#### WRITTEN TASK
Take from the listing each line that has the string "picture".

#### EXERCISE INPUTS
'''

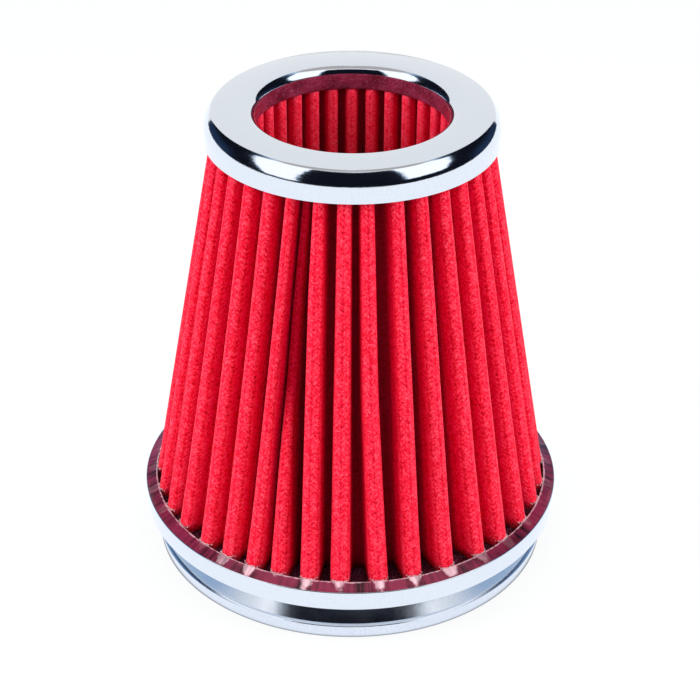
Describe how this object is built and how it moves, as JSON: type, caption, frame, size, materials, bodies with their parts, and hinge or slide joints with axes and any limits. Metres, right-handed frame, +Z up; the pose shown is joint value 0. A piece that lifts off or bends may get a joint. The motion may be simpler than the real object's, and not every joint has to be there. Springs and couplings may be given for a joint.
{
  "type": "cone air filter",
  "caption": "Open-topped cone air filter with red pleated cloth, a chromed ring at the top and a chromed base with a stepped foot and a rubber inlet.",
  "frame": {"origin": "middle of the face the filter stands on", "axes": "+Z up along the filter's axis from the base to the open top, -Y towards the side the picture shows"},
  "size_m": [0.152, 0.152, 0.1706],
  "materials": {
    "chromed_top": "polished",
    "sealing_compound": "satin",
    "filter_cloth": "matte",
    "well_cloth": "matte",
    "cage_steel": "satin",
    "cap_steel": "satin",
    "cap_compound": "satin",
    "chromed_base": "polished",
    "base_sealing_compound": "glossy",
    "chromed_foot": "polished",
    "black_rubber": "matte"
  },
  "bodies": {
    "root": {"top_ring": "chromed_top", "top_compound": "sealing_compound", "outer_pleats": "filter_cloth", "well_pleats": "well_cloth", "support_cage": "cage_steel", "well_cap": "cap_steel", "well_cap_compound": "cap_compound", "base_pan": "chromed_base", "base_compound": "base_sealing_compound", "foot_ring": "chromed_foot", "inlet_collar": "black_rubber"}
  },
  "joints": []
}
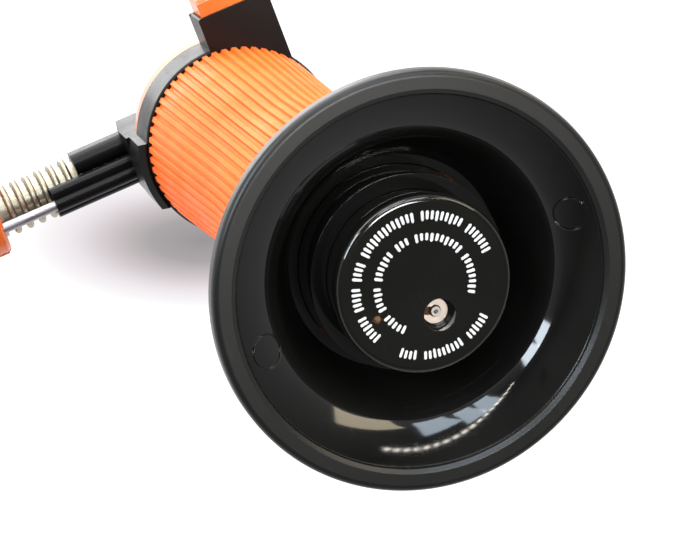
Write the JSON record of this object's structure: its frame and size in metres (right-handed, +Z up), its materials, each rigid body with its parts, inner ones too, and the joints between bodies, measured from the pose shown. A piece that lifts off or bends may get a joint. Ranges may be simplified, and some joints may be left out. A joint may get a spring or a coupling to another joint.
{
  "type": "refillable gas torch",
  "caption": "Hand-held refillable gas torch with a flared foot, ribbed grip, finned side burner, ignition button and gas knob.",
  "frame": {"origin": "centre of the foot, in the plane it stands on", "axes": "+Z up the tank axis, +X the way the burner points, +Y the side with the ignition button"},
  "size_m": [0.13, 0.084, 0.2088],
  "materials": {
    "black_gloss": "gloss",
    "black_satin": "satin",
    "orange_grip": "satin",
    "orange_gloss": "gloss",
    "brass": "satin",
    "nickel": "satin",
    "steel": "satin",
    "rubber": "matte",
    "ceramic": "gloss",
    "clear_plastic": "satin",
    "red_wire": "satin",
    "tank_plastic": "satin"
  },
  "bodies": {
    "torch": {"stand_base": "black_gloss", "tank_cap": "black_gloss", "cap_seal": "rubber", "filler_plate": "brass", "filler_valve_body": "brass", "filler_valve_seal": "rubber", "filler_valve_spring": "steel", "tank_skirt": "black_gloss", "tank_shell": "tank_plastic", "tank_top_plug": "tank_plastic", "plug_seal": "rubber", "dip_tube": "clear_plastic", "grip_sleeve": "orange_grip", "collar_housing": "black_satin", "igniter_cover": "black_satin", "piezo_igniter": "black_satin", "ignition_lead": "red_wire", "head_shell_left": "orange_gloss", "head_shell_right": "orange_gloss", "head_screws": "steel", "valve_body": "brass", "needle_seal": "rubber", "jet_tube": "brass", "gas_jet": "brass", "burner_bracket": "black_satin", "burner_barrel": "nickel", "electrode_tube": "steel", "electrode_insulator": "ceramic", "spark_electrode": "steel", "nozzle_collar": "orange_gloss", "flame_tube": "steel", "flame_holder": "brass"},
    "filler_stem": {"filler_valve_stem": "brass"},
    "ignition": {"ignition_button": "orange_gloss"},
    "gas_control": {"gas_knob": "black_satin", "valve_needle": "steel"}
  },
  "joints": [
    {"name": "filler_press", "type": "slide", "parent": "torch", "child": "filler_stem", "axis": [0, 0, 1], "range_m": [0, 0.0012], "stiffness_N_per_m": 400, "springref_m": -0.0008, "deforming": ["filler_valve_spring"]},
    {"name": "ignition_press", "type": "slide", "parent": "torch", "child": "ignition", "axis": [0, -1, 0], "range_m": [0, 0.004], "stiffness_N_per_m": 1500, "springref_m": -0.002},
    {"name": "gas_turn", "type": "hinge", "parent": "torch", "child": "gas_control", "pos_m": [0, 0, 0.19], "axis": [0, 0, 1], "range_deg": [0, 300]}
  ]
}
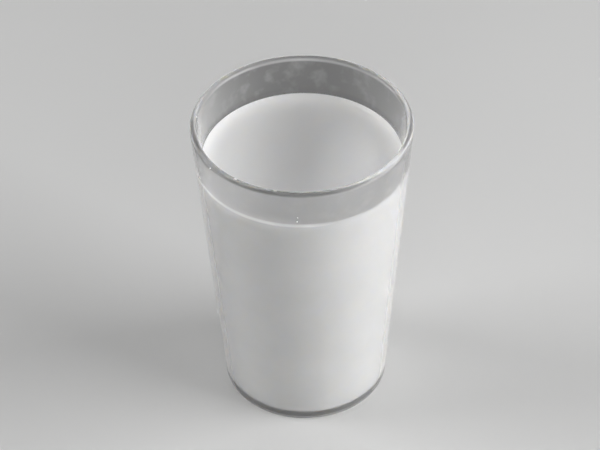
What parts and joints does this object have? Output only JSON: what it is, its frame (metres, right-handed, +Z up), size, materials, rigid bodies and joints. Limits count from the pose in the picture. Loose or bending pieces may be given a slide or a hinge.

'''

#### ANSWER TO THIS TASK
  "frame": {"origin": "middle of the face the filter stands on", "axes": "+Z up along the filter's axis from the base to the open top, -Y towards the side the picture shows"},
What parts and joints does this object have? Output only JSON: what it is, its frame (metres, right-handed, +Z up), size, materials, rigid bodies and joints. Limits count from the pose in the picture. Loose or bending pieces may be given a slide or a hinge.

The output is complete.